また、学生が参加したい企業を選ぶことができるのも良いですね。
立命館大学。2005年より先駆けてコーオプ教育を導入
2005年度からコーオプ教育を導入しており、日本ではかなり先駆けてコーオプ教育を実施しています。
『理論』と『実践』の2つに分かれており、実践では企業から提示されたテーマに沿って企画立案と提案を行い、理論では実践の基礎になることを講義科目で学びます。
【2024年度より】茨城大学もコーオプ教育を導入
この新たな教育組織における教育方法の特徴のひとつが、「学働融合」を志向したコーオプ教育の導入です。地域の企業や自治体などで実際に働きながら学ぶ、ということを、必修の正規課程として組み込み、その一部は有給とすることも構想しています。このようなコーオプ教育を日本の大学で導入している事例は少なく、正規の課程として1年次から全員必修として組み込んでいるのは、国立大学ではまだ例がありません。
<学長会見>分野横断的な学びの場をつくる取組みの構想を発表
40人規模の新教育課程設置、全学副教育プログラム創設
僕が住んでいてる水戸市にも茨城大学がありますが、茨城大学でも2024年度よりコーオプ教育を導入することが決まっています。
ここまで紹介した東京工科大学などはすべて私立の大学で、茨城大学は初の国立大学でのコーオプ教育の実施になります。
既存の学部・学科に加える形で新しい過程として枠が設けられるらしく、様々な学部について学びながらそれを活かして企業での実務を行う形のようです。

茨城大学は『教育学部』『人文学部』『理学部』『工学部』『農学部』があります。コーオプ教育の課程ではこれらを縦断する形になるそうなのでかなり幅広いことを学べそうです。
未知数な部分もあるコーオプ教育。
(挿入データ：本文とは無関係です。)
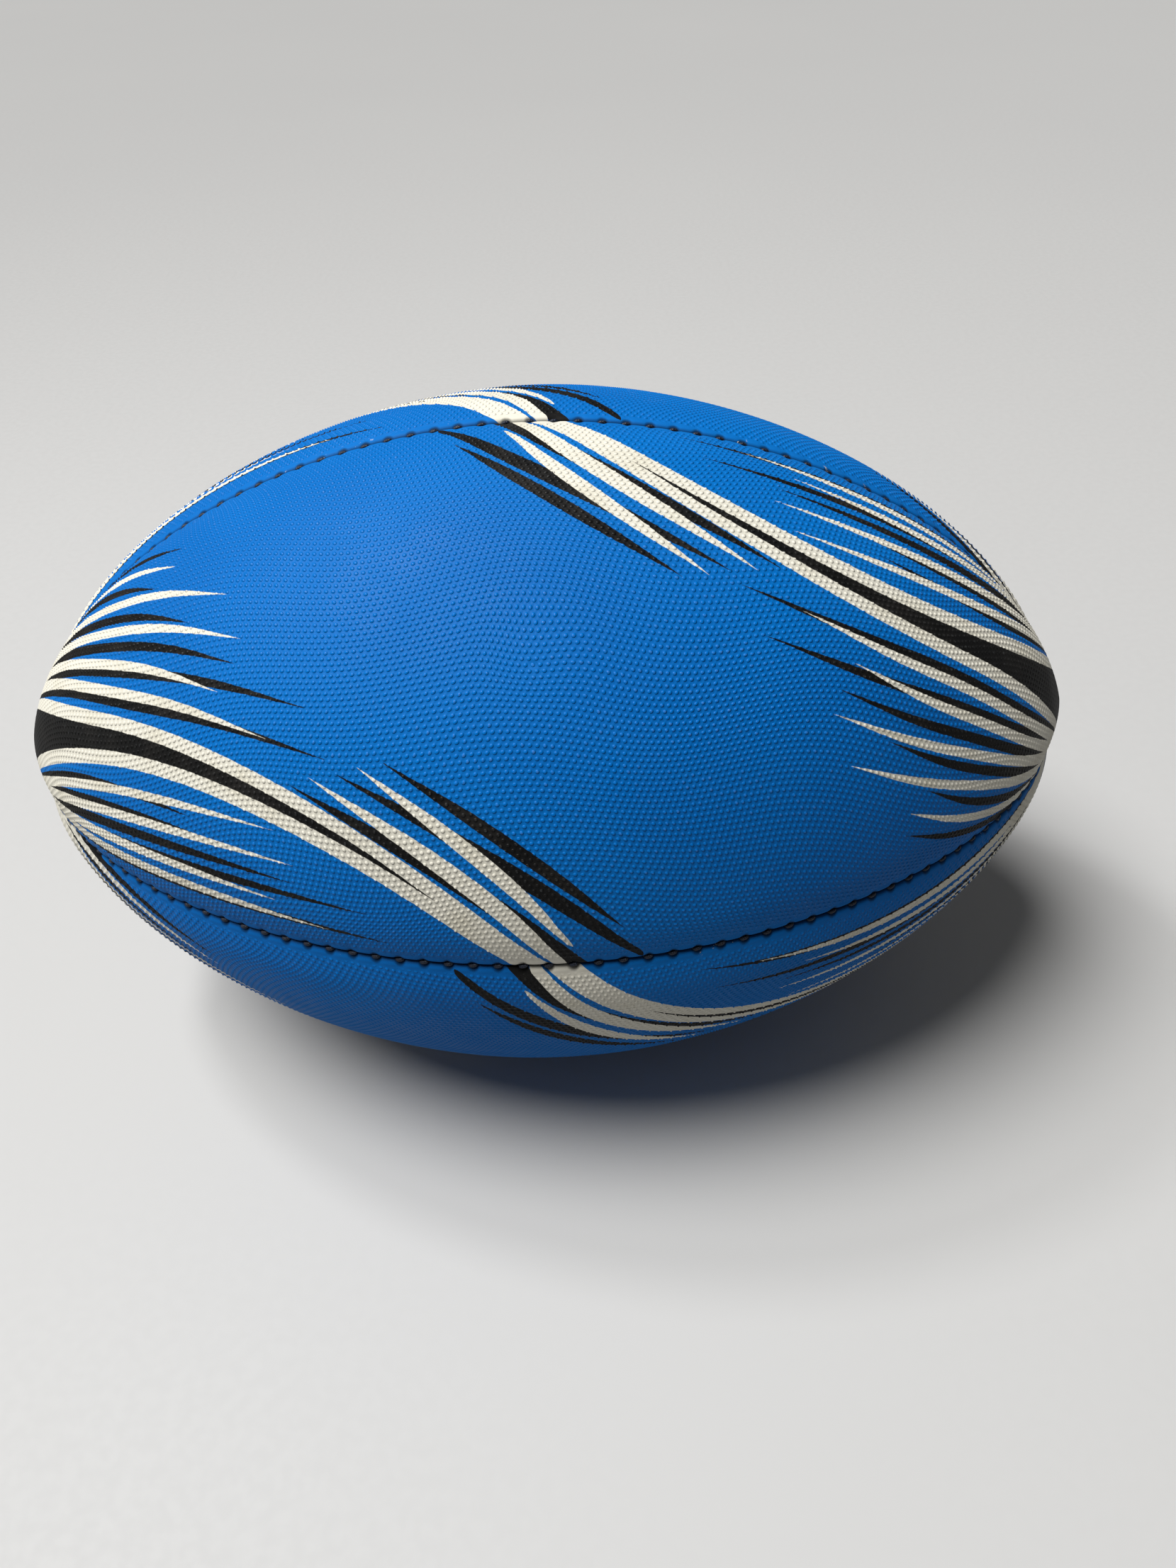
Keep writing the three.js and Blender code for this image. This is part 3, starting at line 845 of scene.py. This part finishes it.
sun_data = bpy.data.lights.new("key_light", "SUN")
sun_data.energy = 3.4
sun_data.angle = math.radians(30)
sun_data.color = (1.0, 0.99, 0.97)
sun = bpy.data.objects.new("key_light", sun_data)
sun.rotation_euler = Vector((0.44, 0.12, -1.0)).to_track_quat("-Z", "Y").to_euler()
bpy.context.scene.collection.objects.link(sun)
area_light("window_light", (-0.35, 0.12, 0.75), 0.12, 2.0)

AMBIENT_LIGHT = 0.09
BACKDROP_BRIGHTNESS = 0.55
world = bpy.data.worlds.new("studio")
world.use_nodes = True
backdrop = world.node_tree.nodes["Background"]
backdrop.inputs["Color"].default_value = (0.975, 0.98, 0.99, 1)
seen = world.node_tree.nodes.new("ShaderNodeLightPath").outputs["Is Camera Ray"]
strength = world.node_tree.nodes.new("ShaderNodeMapRange")
strength.inputs["To Min"].default_value = AMBIENT_LIGHT
strength.inputs["To Max"].default_value = BACKDROP_BRIGHTNESS
world.node_tree.links.new(seen, strength.inputs["Value"])
world.node_tree.links.new(strength.outputs["Result"], backdrop.inputs["Strength"])
bpy.context.scene.world = world

CAMERA_DISTANCE = 0.327
CAMERA_DROP = math.radians(39.93)
CAMERA_ROLL = math.radians(2.16)
AIM_RIGHT = 0.0108
AIM_DOWN = 0.0161

forward = Vector((0, math.cos(CAMERA_DROP), -math.sin(CAMERA_DROP)))
level_right = Vector((1, 0, 0))
level_up = Vector((0, math.sin(CAMERA_DROP), math.cos(CAMERA_DROP)))
right = level_right * math.cos(CAMERA_ROLL) - level_up * math.sin(CAMERA_ROLL)
up = level_up * math.cos(CAMERA_ROLL) + level_right * math.sin(CAMERA_ROLL)
camera_data = bpy.data.cameras.new("camera")
camera_data.sensor_width = 36
camera_data.lens = 27.21
camera_data.clip_start = 0.01
camera = bpy.data.objects.new("camera", camera_data)
place = centre - forward * CAMERA_DISTANCE + right * AIM_RIGHT - up * AIM_DOWN
turn = Matrix((right, up, -forward)).transposed().to_4x4()
camera.matrix_world = Matrix.Translation(place) @ turn
bpy.context.scene.collection.objects.link(camera)
bpy.context.scene.camera = camera
bpy.context.scene.view_settings.view_transform = "Standard"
ミスマッチ防止には役立ちそう
- コーオプ教育は大学主体で学生に企業での実務経験をさせ、大学で学んだことを活かしたり、自身の就職へとつなげるプログラム
- 日本ではインターンシップが主体でコーオプ教育を導入している大学は少ない
- 大学によってコーオプ教育のやり方は少し違ってくる
- 現状は工学系の大学、学部での実施がほとんど
- 2024年より茨城大学が国立大学としては初のコーオプ教育の導入
コーオプ教育のメリット
- 有給のため経済的な負担が減る
- 実践的なスキルが身につく
- 就職活動に有利
- 大学と企業の連携が進む
- ミスマッチを防げる
コーオプ教育のデメリット
- 長期休みが減ってしまう
- 卒業研究、研究室の配属が自由に決められない
- 就業先の企業の選定が不透明
- 専攻内容と業務内容がリンクしない場合がある
- 導入例が少ない
コーオプ教育は日本では導入例が少ないということでまだまだ課題や未知数な部分も多いです。
ただしアルバイトより実践的なスキルが身につきやすかったり、就職後のミスマッチを減らせる可能性がある点は明確にメリットともいえます。
大学にいるうちにしっかりと経験を積んだうえで就職すればミスマッチも減るなど良い影響もあるでしょう。
未知数な部分も多いですが、良い方向に進むことを期待しています。